EXERCISE TASK
Reproduce each of the lines word for word.

Items from a dataset:
>> Start

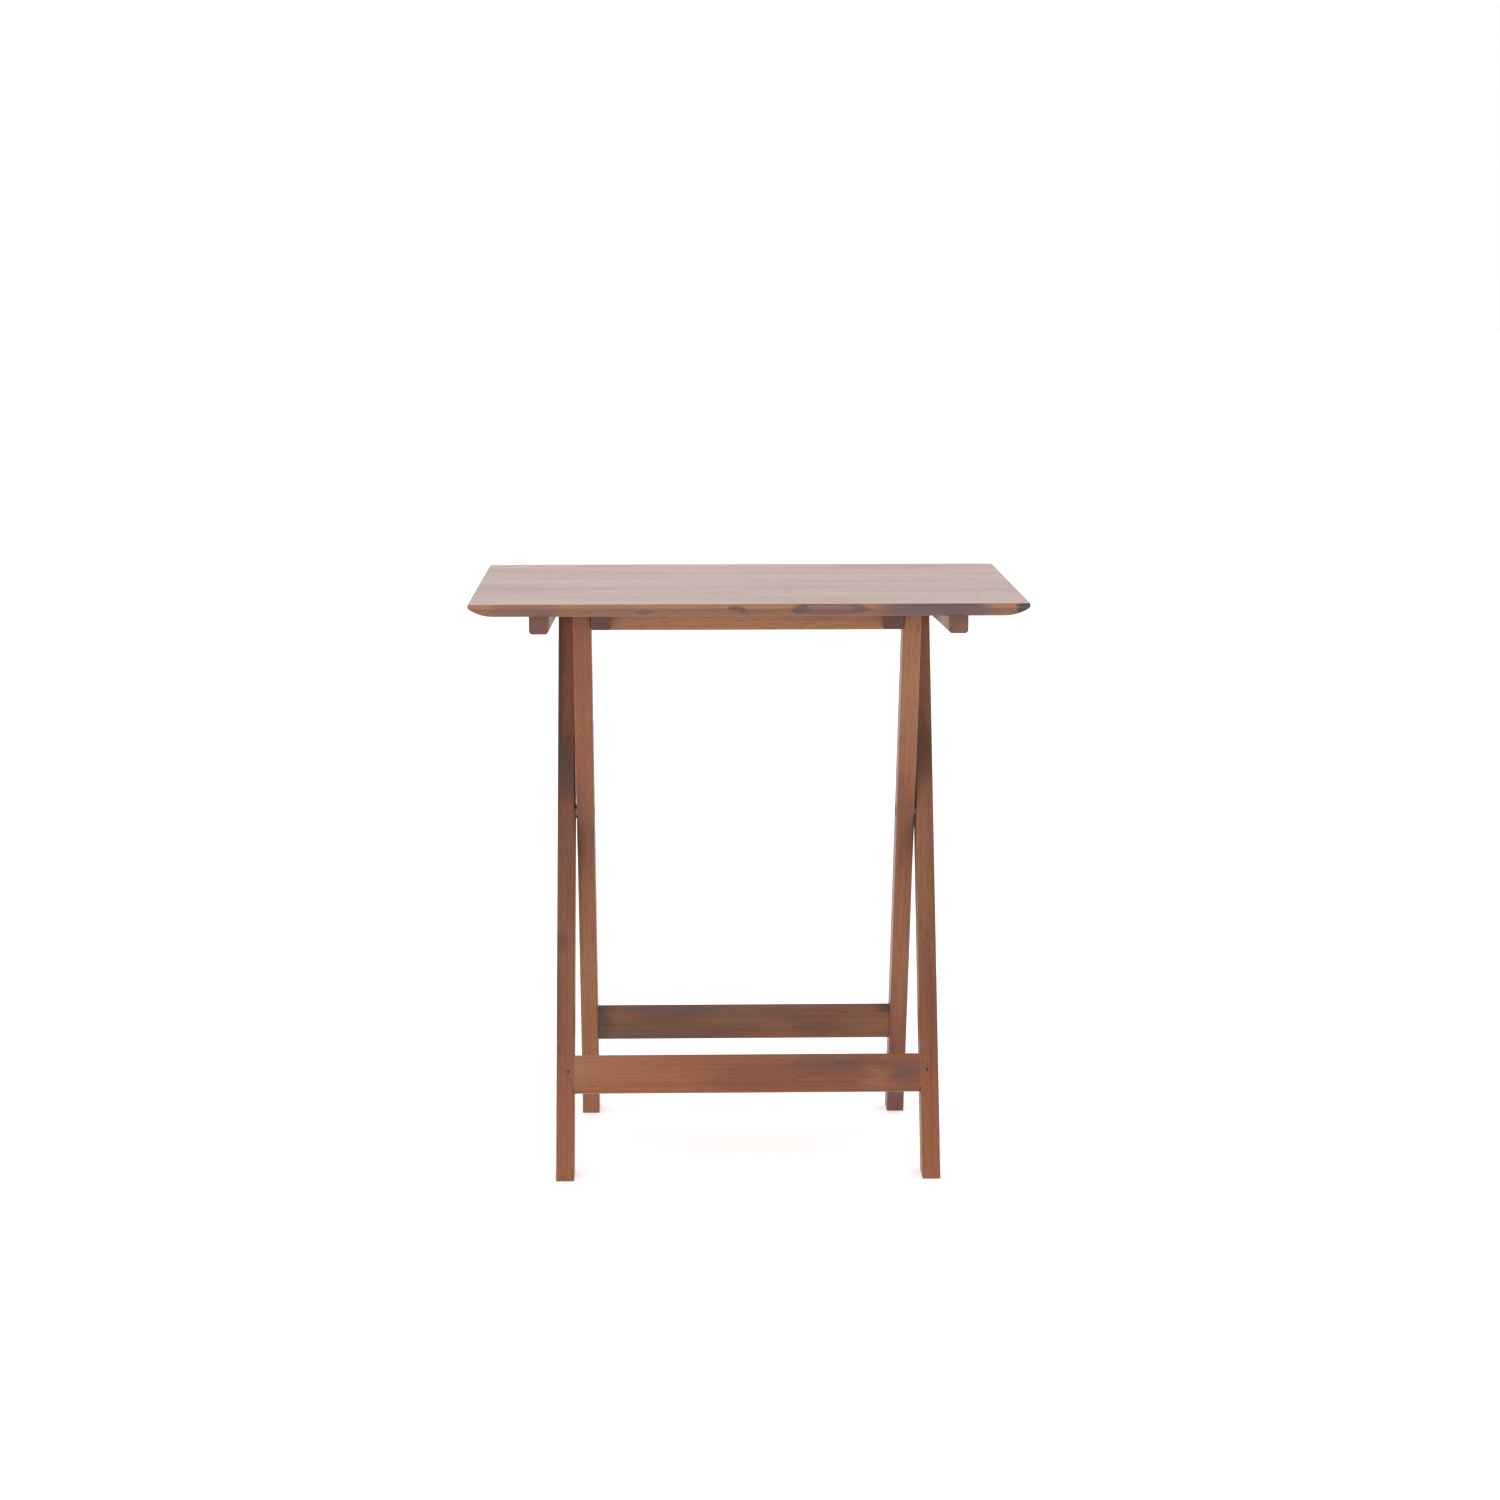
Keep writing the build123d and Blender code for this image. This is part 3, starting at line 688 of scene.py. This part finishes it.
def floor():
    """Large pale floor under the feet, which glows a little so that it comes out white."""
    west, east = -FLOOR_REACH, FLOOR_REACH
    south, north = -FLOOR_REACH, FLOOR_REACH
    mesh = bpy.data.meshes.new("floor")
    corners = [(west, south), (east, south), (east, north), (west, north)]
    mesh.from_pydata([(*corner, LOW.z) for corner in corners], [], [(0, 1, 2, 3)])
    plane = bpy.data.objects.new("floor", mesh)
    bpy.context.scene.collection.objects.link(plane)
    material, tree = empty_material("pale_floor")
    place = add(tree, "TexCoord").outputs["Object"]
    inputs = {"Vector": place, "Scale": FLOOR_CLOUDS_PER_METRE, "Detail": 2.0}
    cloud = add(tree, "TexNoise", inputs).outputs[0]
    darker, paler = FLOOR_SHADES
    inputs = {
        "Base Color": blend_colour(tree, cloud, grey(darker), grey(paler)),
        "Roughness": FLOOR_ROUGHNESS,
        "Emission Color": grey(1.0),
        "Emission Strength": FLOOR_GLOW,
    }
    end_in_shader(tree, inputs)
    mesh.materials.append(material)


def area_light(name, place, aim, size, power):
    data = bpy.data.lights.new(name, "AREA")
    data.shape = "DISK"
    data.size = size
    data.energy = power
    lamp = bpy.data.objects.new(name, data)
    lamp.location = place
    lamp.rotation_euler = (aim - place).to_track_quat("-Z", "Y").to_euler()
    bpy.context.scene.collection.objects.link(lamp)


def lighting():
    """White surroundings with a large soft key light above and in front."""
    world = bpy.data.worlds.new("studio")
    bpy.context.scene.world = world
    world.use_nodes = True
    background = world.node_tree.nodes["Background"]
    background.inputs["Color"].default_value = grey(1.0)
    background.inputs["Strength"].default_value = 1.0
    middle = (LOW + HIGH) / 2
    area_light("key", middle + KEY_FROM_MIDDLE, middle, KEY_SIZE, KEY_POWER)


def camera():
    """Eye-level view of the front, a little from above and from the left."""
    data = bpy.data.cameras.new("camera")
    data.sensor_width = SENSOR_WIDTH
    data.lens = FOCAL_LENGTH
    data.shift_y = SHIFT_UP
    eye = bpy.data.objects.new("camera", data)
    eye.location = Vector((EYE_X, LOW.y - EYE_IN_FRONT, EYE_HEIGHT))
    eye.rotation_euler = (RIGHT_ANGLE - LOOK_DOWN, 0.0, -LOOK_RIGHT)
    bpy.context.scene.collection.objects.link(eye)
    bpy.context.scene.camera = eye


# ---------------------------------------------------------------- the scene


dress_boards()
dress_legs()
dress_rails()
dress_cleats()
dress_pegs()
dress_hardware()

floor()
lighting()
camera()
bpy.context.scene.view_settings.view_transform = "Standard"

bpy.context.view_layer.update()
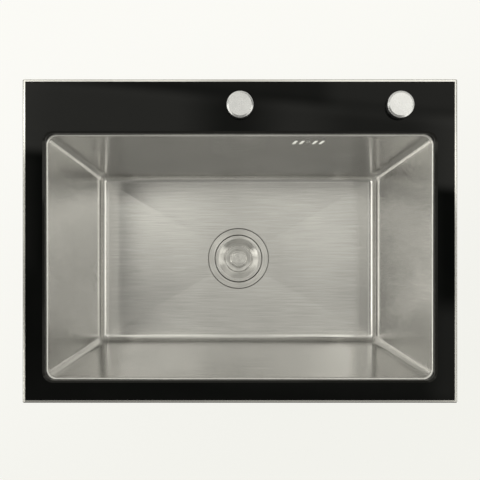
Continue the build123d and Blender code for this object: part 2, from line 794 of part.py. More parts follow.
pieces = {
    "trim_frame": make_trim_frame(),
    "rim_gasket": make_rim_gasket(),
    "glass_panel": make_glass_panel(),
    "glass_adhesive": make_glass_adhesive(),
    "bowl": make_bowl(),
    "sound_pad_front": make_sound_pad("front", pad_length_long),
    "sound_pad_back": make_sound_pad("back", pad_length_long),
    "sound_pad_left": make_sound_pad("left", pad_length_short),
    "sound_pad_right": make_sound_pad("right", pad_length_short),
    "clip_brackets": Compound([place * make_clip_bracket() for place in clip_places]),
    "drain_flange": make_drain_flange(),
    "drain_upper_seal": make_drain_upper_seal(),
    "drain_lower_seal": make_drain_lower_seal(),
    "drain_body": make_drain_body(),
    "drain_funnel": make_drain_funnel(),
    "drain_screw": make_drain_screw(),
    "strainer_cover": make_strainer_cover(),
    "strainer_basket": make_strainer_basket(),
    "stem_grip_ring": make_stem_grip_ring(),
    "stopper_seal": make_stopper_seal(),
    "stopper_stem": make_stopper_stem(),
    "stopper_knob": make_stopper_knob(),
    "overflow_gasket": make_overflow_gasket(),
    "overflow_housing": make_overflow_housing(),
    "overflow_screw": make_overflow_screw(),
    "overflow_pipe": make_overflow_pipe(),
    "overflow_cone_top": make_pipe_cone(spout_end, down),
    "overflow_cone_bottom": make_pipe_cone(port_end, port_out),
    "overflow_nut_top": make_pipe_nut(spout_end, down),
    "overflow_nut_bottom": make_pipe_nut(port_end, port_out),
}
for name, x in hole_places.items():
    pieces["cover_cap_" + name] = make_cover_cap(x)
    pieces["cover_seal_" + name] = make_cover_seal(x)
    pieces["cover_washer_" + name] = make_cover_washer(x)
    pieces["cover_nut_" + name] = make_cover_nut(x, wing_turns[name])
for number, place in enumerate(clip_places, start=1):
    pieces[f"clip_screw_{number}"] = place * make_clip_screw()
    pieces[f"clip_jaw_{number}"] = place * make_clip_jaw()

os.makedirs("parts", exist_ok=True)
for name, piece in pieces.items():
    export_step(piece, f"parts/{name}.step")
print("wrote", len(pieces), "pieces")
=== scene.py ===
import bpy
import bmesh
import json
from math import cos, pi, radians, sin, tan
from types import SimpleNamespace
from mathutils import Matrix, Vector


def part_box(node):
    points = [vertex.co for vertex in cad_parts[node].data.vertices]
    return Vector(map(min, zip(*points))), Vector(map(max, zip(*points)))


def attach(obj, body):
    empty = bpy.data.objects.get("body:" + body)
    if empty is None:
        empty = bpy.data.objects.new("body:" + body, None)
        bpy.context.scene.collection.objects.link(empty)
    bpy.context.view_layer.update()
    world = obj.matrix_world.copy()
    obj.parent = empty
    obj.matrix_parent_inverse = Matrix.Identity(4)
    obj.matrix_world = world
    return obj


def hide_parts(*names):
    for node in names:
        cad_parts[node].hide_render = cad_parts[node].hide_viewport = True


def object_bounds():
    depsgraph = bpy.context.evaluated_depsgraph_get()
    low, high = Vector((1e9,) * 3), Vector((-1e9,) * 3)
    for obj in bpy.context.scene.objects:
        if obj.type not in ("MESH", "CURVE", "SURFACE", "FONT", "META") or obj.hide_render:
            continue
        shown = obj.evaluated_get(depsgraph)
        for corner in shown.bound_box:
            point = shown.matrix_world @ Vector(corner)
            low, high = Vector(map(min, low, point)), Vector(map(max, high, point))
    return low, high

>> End

COMPLETED EXERCISE
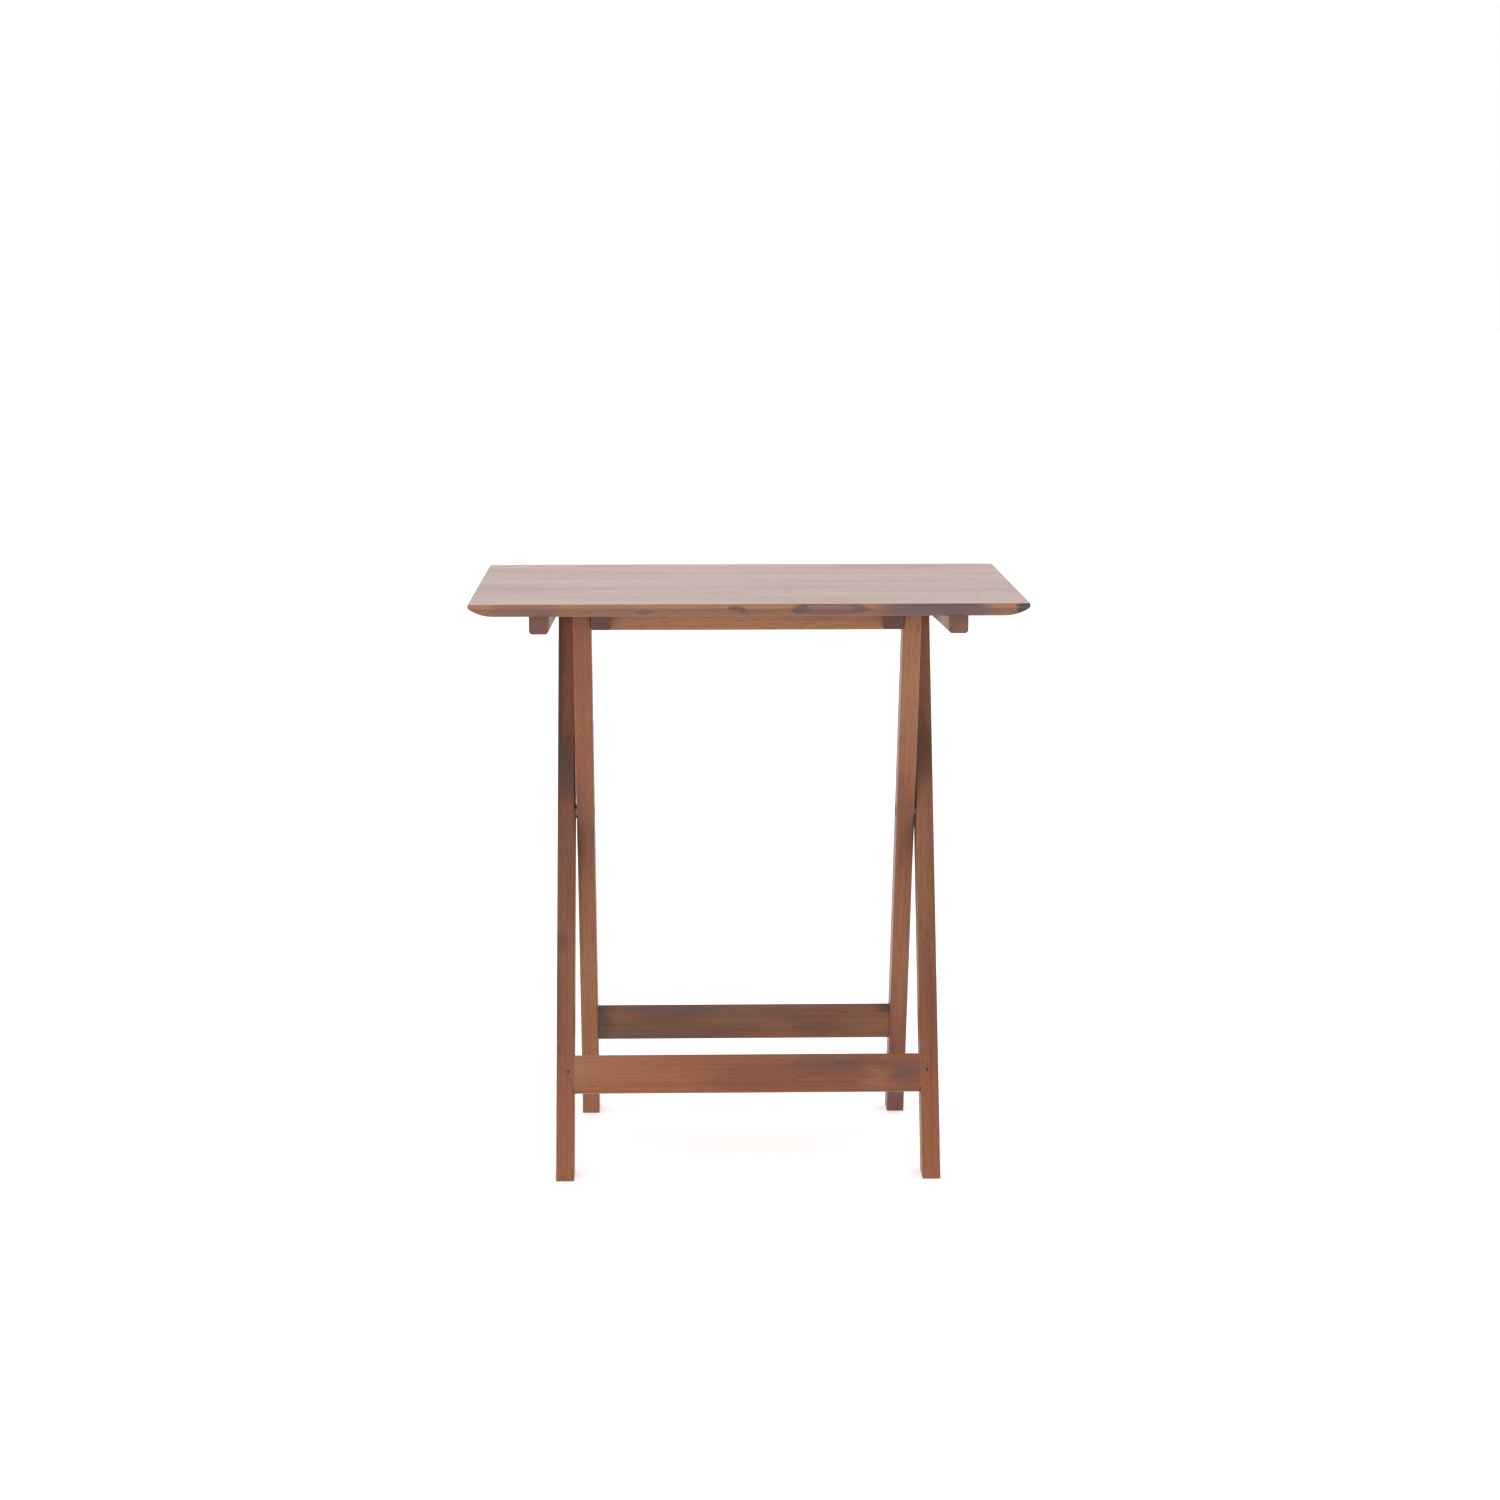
Keep writing the build123d and Blender code for this image. This is part 3, starting at line 688 of scene.py. This part finishes it.
def floor():
    """Large pale floor under the feet, which glows a little so that it comes out white."""
    west, east = -FLOOR_REACH, FLOOR_REACH
    south, north = -FLOOR_REACH, FLOOR_REACH
    mesh = bpy.data.meshes.new("floor")
    corners = [(west, south), (east, south), (east, north), (west, north)]
    mesh.from_pydata([(*corner, LOW.z) for corner in corners], [], [(0, 1, 2, 3)])
    plane = bpy.data.objects.new("floor", mesh)
    bpy.context.scene.collection.objects.link(plane)
    material, tree = empty_material("pale_floor")
    place = add(tree, "TexCoord").outputs["Object"]
    inputs = {"Vector": place, "Scale": FLOOR_CLOUDS_PER_METRE, "Detail": 2.0}
    cloud = add(tree, "TexNoise", inputs).outputs[0]
    darker, paler = FLOOR_SHADES
    inputs = {
        "Base Color": blend_colour(tree, cloud, grey(darker), grey(paler)),
        "Roughness": FLOOR_ROUGHNESS,
        "Emission Color": grey(1.0),
        "Emission Strength": FLOOR_GLOW,
    }
    end_in_shader(tree, inputs)
    mesh.materials.append(material)


def area_light(name, place, aim, size, power):
    data = bpy.data.lights.new(name, "AREA")
    data.shape = "DISK"
    data.size = size
    data.energy = power
    lamp = bpy.data.objects.new(name, data)
    lamp.location = place
    lamp.rotation_euler = (aim - place).to_track_quat("-Z", "Y").to_euler()
    bpy.context.scene.collection.objects.link(lamp)


def lighting():
    """White surroundings with a large soft key light above and in front."""
    world = bpy.data.worlds.new("studio")
    bpy.context.scene.world = world
    world.use_nodes = True
    background = world.node_tree.nodes["Background"]
    background.inputs["Color"].default_value = grey(1.0)
    background.inputs["Strength"].default_value = 1.0
    middle = (LOW + HIGH) / 2
    area_light("key", middle + KEY_FROM_MIDDLE, middle, KEY_SIZE, KEY_POWER)


def camera():
    """Eye-level view of the front, a little from above and from the left."""
    data = bpy.data.cameras.new("camera")
    data.sensor_width = SENSOR_WIDTH
    data.lens = FOCAL_LENGTH
    data.shift_y = SHIFT_UP
    eye = bpy.data.objects.new("camera", data)
    eye.location = Vector((EYE_X, LOW.y - EYE_IN_FRONT, EYE_HEIGHT))
    eye.rotation_euler = (RIGHT_ANGLE - LOOK_DOWN, 0.0, -LOOK_RIGHT)
    bpy.context.scene.collection.objects.link(eye)
    bpy.context.scene.camera = eye


# ---------------------------------------------------------------- the scene


dress_boards()
dress_legs()
dress_rails()
dress_cleats()
dress_pegs()
dress_hardware()

floor()
lighting()
camera()
bpy.context.scene.view_settings.view_transform = "Standard"

bpy.context.view_layer.update()
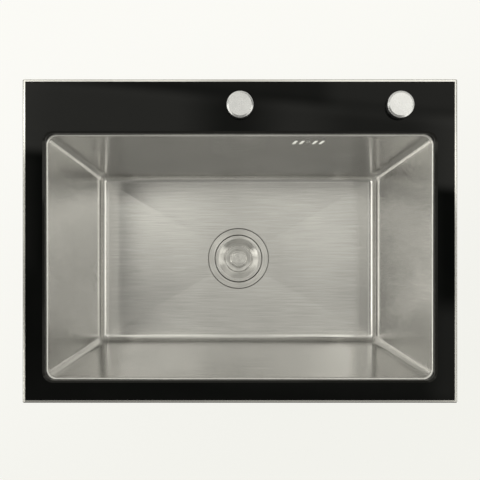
Continue the build123d and Blender code for this object: part 2, from line 794 of part.py. More parts follow.
pieces = {
    "trim_frame": make_trim_frame(),
    "rim_gasket": make_rim_gasket(),
    "glass_panel": make_glass_panel(),
    "glass_adhesive": make_glass_adhesive(),
    "bowl": make_bowl(),
    "sound_pad_front": make_sound_pad("front", pad_length_long),
    "sound_pad_back": make_sound_pad("back", pad_length_long),
    "sound_pad_left": make_sound_pad("left", pad_length_short),
    "sound_pad_right": make_sound_pad("right", pad_length_short),
    "clip_brackets": Compound([place * make_clip_bracket() for place in clip_places]),
    "drain_flange": make_drain_flange(),
    "drain_upper_seal": make_drain_upper_seal(),
    "drain_lower_seal": make_drain_lower_seal(),
    "drain_body": make_drain_body(),
    "drain_funnel": make_drain_funnel(),
    "drain_screw": make_drain_screw(),
    "strainer_cover": make_strainer_cover(),
    "strainer_basket": make_strainer_basket(),
    "stem_grip_ring": make_stem_grip_ring(),
    "stopper_seal": make_stopper_seal(),
    "stopper_stem": make_stopper_stem(),
    "stopper_knob": make_stopper_knob(),
    "overflow_gasket": make_overflow_gasket(),
    "overflow_housing": make_overflow_housing(),
    "overflow_screw": make_overflow_screw(),
    "overflow_pipe": make_overflow_pipe(),
    "overflow_cone_top": make_pipe_cone(spout_end, down),
    "overflow_cone_bottom": make_pipe_cone(port_end, port_out),
    "overflow_nut_top": make_pipe_nut(spout_end, down),
    "overflow_nut_bottom": make_pipe_nut(port_end, port_out),
}
for name, x in hole_places.items():
    pieces["cover_cap_" + name] = make_cover_cap(x)
    pieces["cover_seal_" + name] = make_cover_seal(x)
    pieces["cover_washer_" + name] = make_cover_washer(x)
    pieces["cover_nut_" + name] = make_cover_nut(x, wing_turns[name])
for number, place in enumerate(clip_places, start=1):
    pieces[f"clip_screw_{number}"] = place * make_clip_screw()
    pieces[f"clip_jaw_{number}"] = place * make_clip_jaw()

os.makedirs("parts", exist_ok=True)
for name, piece in pieces.items():
    export_step(piece, f"parts/{name}.step")
print("wrote", len(pieces), "pieces")
=== scene.py ===
import bpy
import bmesh
import json
from math import cos, pi, radians, sin, tan
from types import SimpleNamespace
from mathutils import Matrix, Vector


def part_box(node):
    points = [vertex.co for vertex in cad_parts[node].data.vertices]
    return Vector(map(min, zip(*points))), Vector(map(max, zip(*points)))


def attach(obj, body):
    empty = bpy.data.objects.get("body:" + body)
    if empty is None:
        empty = bpy.data.objects.new("body:" + body, None)
        bpy.context.scene.collection.objects.link(empty)
    bpy.context.view_layer.update()
    world = obj.matrix_world.copy()
    obj.parent = empty
    obj.matrix_parent_inverse = Matrix.Identity(4)
    obj.matrix_world = world
    return obj


def hide_parts(*names):
    for node in names:
        cad_parts[node].hide_render = cad_parts[node].hide_viewport = True


def object_bounds():
    depsgraph = bpy.context.evaluated_depsgraph_get()
    low, high = Vector((1e9,) * 3), Vector((-1e9,) * 3)
    for obj in bpy.context.scene.objects:
        if obj.type not in ("MESH", "CURVE", "SURFACE", "FONT", "META") or obj.hide_render:
            continue
        shown = obj.evaluated_get(depsgraph)
        for corner in shown.bound_box:
            point = shown.matrix_world @ Vector(corner)
            low, high = Vector(map(min, low, point)), Vector(map(max, high, point))
    return low, high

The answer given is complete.